The fit is good, but not significantly better than the logistic regression without interactions. Let’s create a tbl with these extra features just in case another model can make better use of them.

moreData <- trainDataDummies %>%
  mutate(
    clnc = cl * nc,
    cgag = cg * ag,
    clag = cl * ag, 
    cghw = cg * hw
  )

Problem 3: linear discriminant analysis (15 points)

Fit linear discriminant analysis model of the outcome yn as a function of the rest of covariates in the dataset. Feel free to decide whether you want to use all of them or a subset of those. Test resulting model performance on multiple splits of the data into training and test subsets, summarize it in terms of accuracy/error/sensitivity/specificity and compare them to those obtained for logistic regression.

k <- 10
kfInd <- sample(rep(c(1:k),length.out=nrow(trainData)))
xvalResultsLDA <- tibble()

for (fold in 1:k) {
  trainDataFit <- trainData[kfInd != fold, ]
  trainDataVal <- trainData[kfInd == fold, ]

  ldaFit <- lda(
    yn ~ cg + fw + cl + hw + nc + ag + e2 + se + clz, 
    data = trainDataFit)
  
  ldaPredict <- predict(ldaFit, newdata = trainDataVal)
  ldaCM <- table(trainDataVal$yn, as.numeric(ldaPredict$x > 0))

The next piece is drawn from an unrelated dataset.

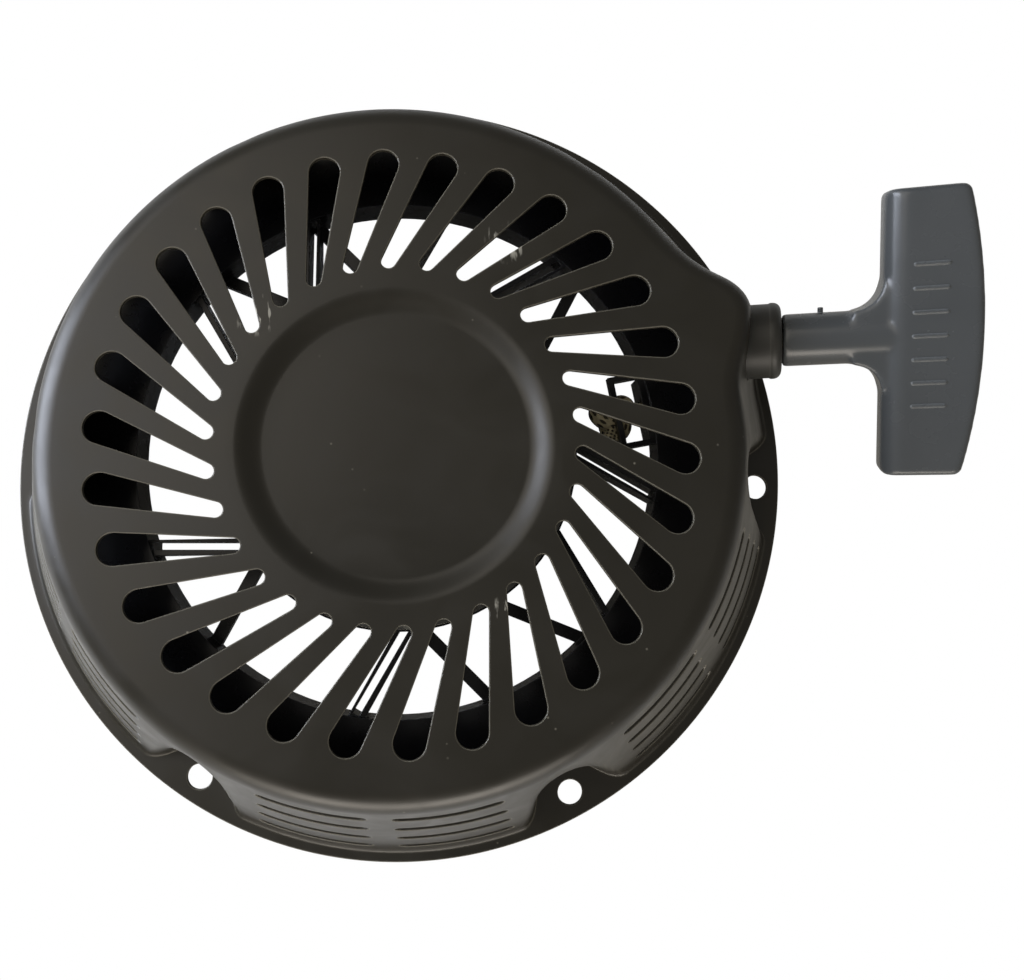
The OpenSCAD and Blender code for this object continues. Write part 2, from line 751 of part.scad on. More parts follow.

  xvalResultsLDA <- rbind(xvalResultsLDA, tibble(
    fold = fold,
    acc = calcAcc(ldaCM),
    sens = calcSensitivity(ldaCM),
    spec = calcSpecificity(ldaCM),
    model = "lda"
  ))
}
xvalResultsLDA %>% gather(key = metric, value = value, -c(fold, model)) %>% 
  ggplot(aes(x = model, y = value, col = metric)) + geom_boxplot()

LDA performs poorly in comparison to other classification methods on this dataset. The sensitivity especially is very low.

Extra points problem: quadratic discriminant analysis (5 extra points)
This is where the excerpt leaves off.